Oil Prices Advance As U.S. Supply Disruptions And Dollar Weakness Lift Market Sentiment

Global crude oil prices moved higher in early trading as severe winter conditions in the United States curtailed production and export activities, while sustained weakness in the U.S. dollar further supported commodity prices.

Brent crude, the international benchmark, traded at $66.95 per barrel, reflecting a 0.8 per cent increase from the previous session’s close of $66.42. Similarly, U.S. benchmark West Texas Intermediate (WTI) rose by approximately 0.85 per cent to $62.82 per barrel, compared with $62.29 recorded in the prior trading day.
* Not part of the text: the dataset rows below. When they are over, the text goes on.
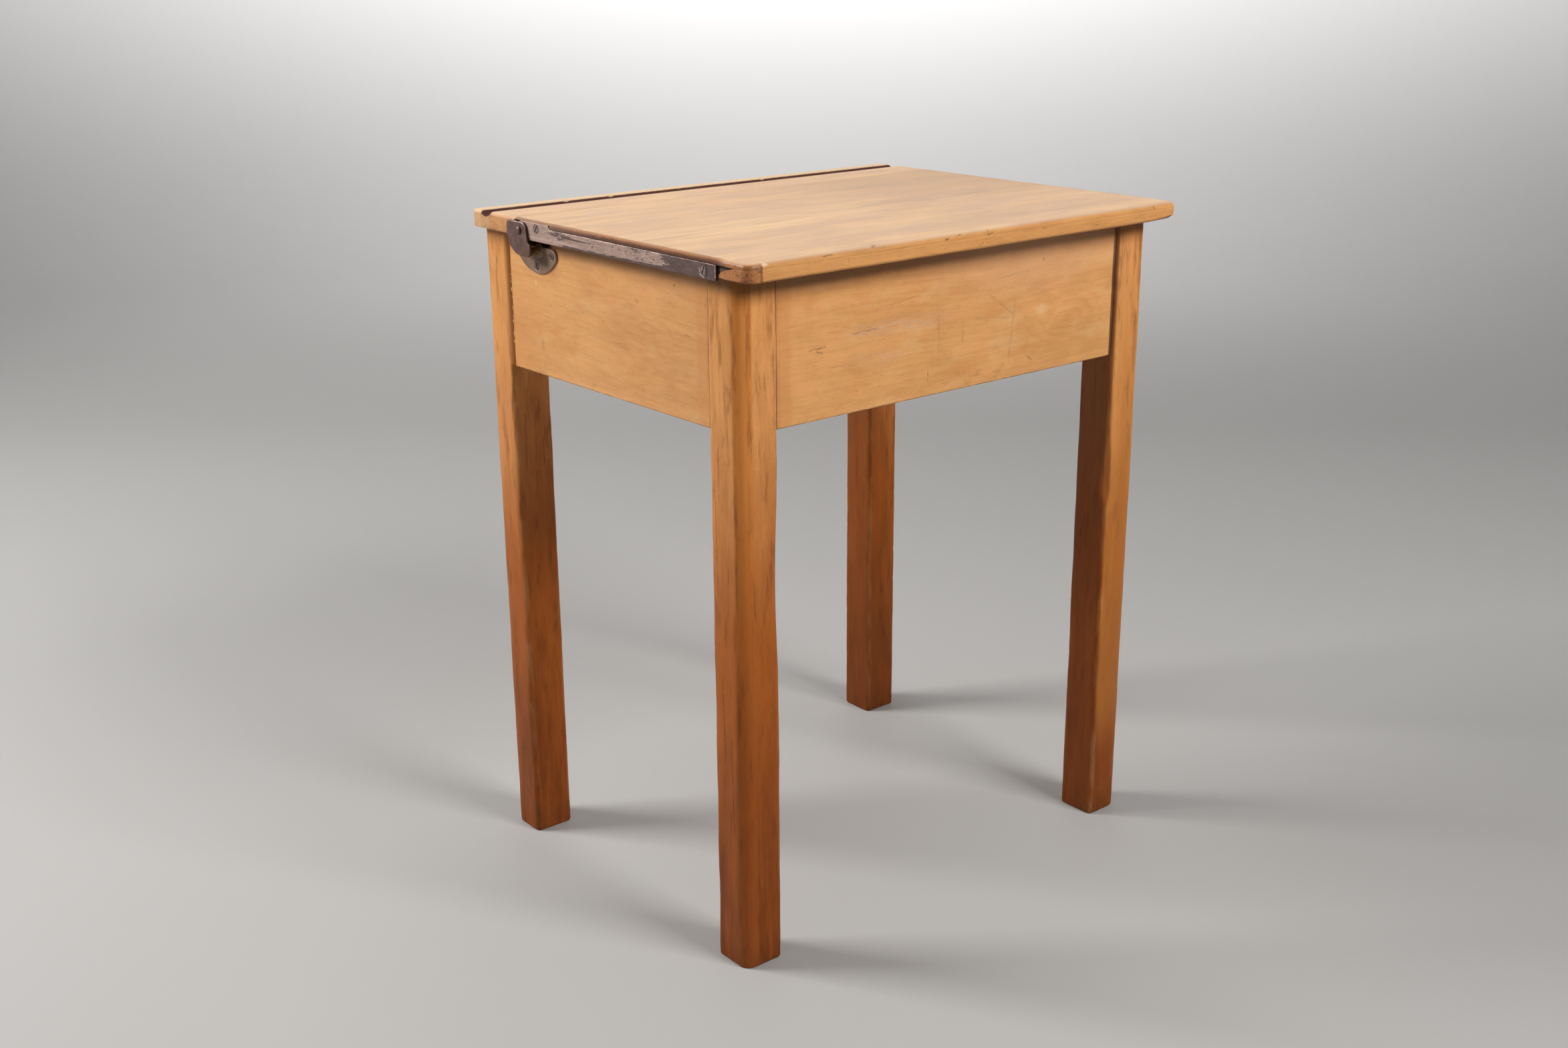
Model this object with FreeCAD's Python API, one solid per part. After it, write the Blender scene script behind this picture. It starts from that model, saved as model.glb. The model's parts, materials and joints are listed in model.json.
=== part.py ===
import FreeCAD, Part
import math
import os

# School desk with a lifting lid over a shallow locker.
# Millimetres. X runs to the user's right, Y to the back and Z up.
# The origin is on the floor, under the middle of the outer box.

V = FreeCAD.Vector

# Top: a lid that lifts, and a fixed pen ledge behind it, level with the lid
desk_height = 762.0
top_width = 622.0
lid_depth = 403.0
ledge_depth = 91.0
board_thickness = 19.0
front_board_depth = 204.0
joint_gap = 0.8
seat_gap = 0.3
top_edge_radius = 4.0
under_edge_chamfer = 1.5
lid_corner_radius = 9.0
ledge_corner_radius = 7.0

# Pen groove, worked along the ledge and open at both ends
groove_width = 20.0
groove_depth = 6.0
groove_from_back = 30.0

# Frame of four square legs and four aprons; the top overhangs it all round
side_overhang = 11.0
front_overhang = 30.8
rear_overhang = 2.0
leg_side = 50.0
leg_outer_radius = 14.0
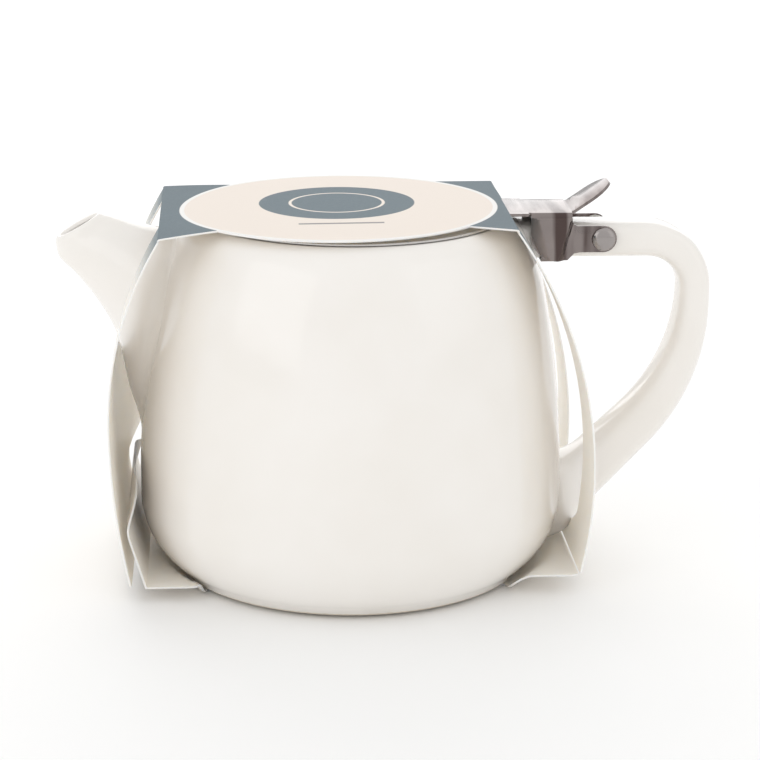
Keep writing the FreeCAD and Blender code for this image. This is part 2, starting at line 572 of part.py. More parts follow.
sleeve_base = new_body("sleeve_base")
base_left = "-(%s + base_left_spread)" % ROUND
base_right = "(%s + base_right_spread)" % ROUND
knee = "-(%s + knee_spread)" % ROUND
flap_top = "-(%s + flap_spread)" % ROUND
pad(sleeve_base, outline(sleeve_base, "base_outline", "XZ_Plane", [
    (base_left, "base_left_curl"),
    ("-(%s - base_inset)" % ROUND, "0"),
    ("%s - base_inset" % ROUND, "0"),
    (base_right, "base_right_curl"),
    (base_right, "base_right_curl + card_gauge"),
    ("%s - base_inset" % ROUND, "card_gauge"),
    ("-(%s - base_inset)" % ROUND, "card_gauge"),
    ("%s + card_gauge" % base_left, "base_left_curl + card_gauge"),
    ("%s + card_gauge" % knee, "knee_height"),
    ("%s + card_gauge" % flap_top, "flap_height"),
    (flap_top, "flap_height"),
    (knee, "knee_height")]), "card_width")
for side in ("-", ""):
    cut_through(sleeve_base, outline(sleeve_base, "flap_shoulder" + ("_front" if side else "_back"), "YZ_Plane", [
        ("%s(card_width / 2 + cutter_margin)" % side, "flap_shoulder_height"),
        ("%s(card_width / 2 + cutter_margin)" % side, "flap_height + cutter_margin"),
        ("%s(flap_tip_half)" % side, "flap_height + cutter_margin"),
        ("%s(flap_tongue_half)" % side, "flap_wing_height"),
        ("%s(flap_tongue_half)" % side, "flap_neck_height")]))

NODES = [pot_body, pot_spout, pot_handle, pin_bush, washers[0], washers[1], handle_clip,
         lid_plate, lid_skirt, hinge_bracket, pivot_pin,
         infuser_rim, infuser_wall, infuser_floor,
         sleeve_top, sleeve_left, sleeve_right, sleeve_base]

doc.recompute()
for item in doc.Objects:
    if "Invalid" in item.State or "Error" in item.State:
        raise RuntimeError("%s did not compute: %s" % (item.Name, item.State))
for node in NODES:
    if node.Shape.isNull() or not node.Shape.isValid() or not node.Shape.Solids:
        raise RuntimeError(node.Label + " has no valid solid")

os.makedirs("parts", exist_ok=True)
for node in NODES:
    node.Shape.exportStep("parts/%s.step" % node.Label)
    print("%-20s %2d solid  %9.1f mm3" % (node.Label, len(node.Shape.Solids), node.Shape.Volume))
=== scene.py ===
import json
import math
import bpy
import bmesh
import numpy as np
from mathutils import Matrix, Vector


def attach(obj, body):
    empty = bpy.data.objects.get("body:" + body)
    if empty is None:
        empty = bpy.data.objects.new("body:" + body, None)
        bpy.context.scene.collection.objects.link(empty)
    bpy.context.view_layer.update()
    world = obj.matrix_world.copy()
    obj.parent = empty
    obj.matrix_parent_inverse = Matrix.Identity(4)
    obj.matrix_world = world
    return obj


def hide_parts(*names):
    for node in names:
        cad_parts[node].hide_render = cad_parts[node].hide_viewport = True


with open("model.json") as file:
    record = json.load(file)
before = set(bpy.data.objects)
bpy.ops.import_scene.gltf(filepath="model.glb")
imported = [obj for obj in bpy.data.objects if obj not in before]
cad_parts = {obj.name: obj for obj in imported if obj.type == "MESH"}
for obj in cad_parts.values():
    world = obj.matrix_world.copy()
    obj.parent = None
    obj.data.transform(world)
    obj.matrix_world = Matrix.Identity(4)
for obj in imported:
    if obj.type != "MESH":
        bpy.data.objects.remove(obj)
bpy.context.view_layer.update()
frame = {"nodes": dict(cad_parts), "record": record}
mm = 0.001
shallowTurn = math.radians(15)  # gentler corners count as a round stretch
print("stage: frame loaded,", len(frame["nodes"]), "nodes")


# small shared helpers

def smoothStep(x):
    x = min(max(x, 0.0), 1.0)
    return x * x * (3 - 2 * x)


def arcPoints(start, end, radius, count):
    # points of the arc after start, bulging left for a positive radius
    start, end = Vector(start), Vector(end)
    chord = end - start
    side = Vector((-chord.y, chord.x)).normalized() * (1 if radius > 0 else -1)
    reach = math.sqrt(max(radius * radius - chord.length_squared / 4, 0))
    centre = (start + end) / 2 - side * reach
    a0 = math.atan2(start.y - centre.y, start.x - centre.x)
    a1 = math.atan2(end.y - centre.y, end.x - centre.x)
    turn = (a1 - a0 + math.pi) % (2 * math.pi) - math.pi
    angles = [a0 + turn * i / count for i in range(1, count + 1)]
    return [tuple(centre + abs(radius) * Vector((math.cos(a), math.sin(a)))) for a in angles]


def softCorners(points, size, closed=True):
    # rounds the sharp corners of a line of 2D points
    soft = []
    last = len(points)
    for i, here in enumerate(points):
        if not closed and i in (0, last - 1):
            soft.append(tuple(here))
            continue
        here, before, after = Vector(here), Vector(points[i - 1]), Vector(points[(i + 1) % last])
        way, out = here - before, after - here
        if way.length < 1e-9 or out.length < 1e-9:
            continue
        if way.angle(out) < shallowTurn:
            soft.append(tuple(here))
            continue
        reach = min(size, way.length * 0.45, out.length * 0.45)
        a, b = here - way.normalized() * reach, here + out.normalized() * reach
        for k in range(6):
            t = k / 5
            soft.append(tuple(a * (1 - t) ** 2 + here * 2 * t * (1 - t) + b * t * t))
    return soft


def makeMesh(name, verts, faces, material=None, smooth=True, fixNormals=True, merge=0.0):
    mesh = bpy.data.meshes.new(name)
    mesh.from_pydata([tuple(v) for v in verts], [], faces)
    work = bmesh.new()
    work.from_mesh(mesh)
    if merge:
        bmesh.ops.remove_doubles(work, verts=work.verts, dist=merge)
    if fixNormals:
        bmesh.ops.recalc_face_normals(work, faces=work.faces)
    for face in work.faces:
        face.smooth = smooth
    work.to_mesh(mesh)
    work.free()
    mesh.update()
    piece = bpy.data.objects.new(name, mesh)
    bpy.context.scene.collection.objects.link(piece)
    if material:
        mesh.materials.append(material)
    return piece


def bake(piece):
    # applies the modifiers by taking the evaluated mesh
    graph = bpy.context.evaluated_depsgraph_get()
    mesh = bpy.data.meshes.new_from_object(piece.evaluated_get(graph))
    piece.modifiers.clear()
    old = piece.data
    piece.data = mesh
    mesh.name = piece.name
    bpy.data.meshes.remove(old)
    return piece


def place(piece, body, nodes):
    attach(piece, body)
    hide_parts(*nodes)
    return piece


def turnedPiece(name, outline, material, steps, centre=(0, 0, 0), axis="Z", closed=True):
    # turns a closed (radius, height) outline, in millimetres, about an axis through centre
    verts, faces = [], []
    count = len(outline)
    for s in range(steps):
        angle = 2 * math.pi * s / steps
        for r, h in outline:
            if axis == "Z":
                p = (r * math.cos(angle), r * math.sin(angle), h)
            else:  # about Y, height runs to -Y
                p = (r * math.cos(angle), -h, r * math.sin(angle))
            verts.append(tuple(c * mm + o for c, o in zip(p, centre)))
    for s in range(steps):
        for i in range(count if closed else count - 1):
            a, b = s * count + i, s * count + (i + 1) % count
            c, d = ((s + 1) % steps) * count + (i + 1) % count, ((s + 1) % steps) * count + i
            faces.append((a, b, c, d))
    return makeMesh(name, verts, faces, material, merge=1e-6)


# materials

def newMaterial(name, colour, roughness, metallic=0.0, **sockets):
    material = bpy.data.materials.new(name)
    material.use_nodes = True
    shader = material.node_tree.nodes["Principled BSDF"]
    shader.inputs["Base Color"].default_value = (*colour, 1)
    shader.inputs["Roughness"].default_value = roughness
    shader.inputs["Metallic"].default_value = metallic
    for socket, value in sockets.items():
        shader.inputs[socket.replace("_", " ")].default_value = value
    return material, material.node_tree, shader


def addNode(tree, kind, operation):
    node = tree.nodes.new(kind)
    node.operation = operation
    return node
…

The upward momentum in oil prices followed extreme weather conditions across large portions of the United States, particularly the Gulf Coast region, which disrupted crude oil production and exports. A powerful winter storm accompanied by heavy snowfall and sub-zero temperatures has resulted in widespread operational shutdowns across energy infrastructure hubs.

According to U.S. authorities, the death toll linked to the cold wave has climbed to 30, with fatalities largely attributed to traffic accidents and prolonged exposure to freezing conditions. The National Weather Service reported snowfall depths exceeding 50 centimetres in several areas, while wind chill readings dropped to as low as minus 31 degrees Celsius.

The adverse weather severely affected power supply and transportation networks. Data from power outage monitoring platforms showed that over 554,000 households and businesses were left without electricity, while more than 12,000 flights were cancelled or delayed nationwide. These conditions forced U.S. Gulf Coast crude export operations to slow to near standstill levels.

Market analysts estimate that roughly 2 million barrels per day of oil supply were temporarily shut in over the weekend due to the freezing temperatures. Officials have cautioned that the cold spell, impacting close to two-thirds of the country, is likely to persist, raising concerns over extended supply disruptions.

The supply-side shock has reinforced expectations of tighter oil availability in the world’s largest oil-consuming nation, adding upward pressure on prices amid already fragile market balances.

Further strengthening the bullish outlook, data from the American Petroleum Institute (API) showed that U.S. commercial crude inventories declined by 247,000 barrels in the most recent reporting week. This contrasted sharply with market forecasts that had anticipated a 1.45 million-barrel build, signalling resilient demand dynamics despite economic uncertainties.

Oil prices also benefited from a softer U.S. dollar. The dollar index slipped to its lowest level in nearly four years, weighed down by concerns surrounding the U.S. economic outlook, uncertainty ahead of the Federal Reserve’s interest rate decision, and investor unease over U.S. President Donald Trump’s trade and geopolitical policy direction.

A weaker dollar typically makes dollar-denominated commodities more attractive to holders of other currencies, supporting demand and pricing. Analysts expect continued softness in the greenback to provide near-term support for oil prices.

Market participants are now closely monitoring the U.S. Federal Reserve’s policy announcement scheduled later in the day. While the central bank is widely expected to keep interest rates unchanged, investors are focusing on the accompanying statement and forward guidance for clues on the future path of monetary policy.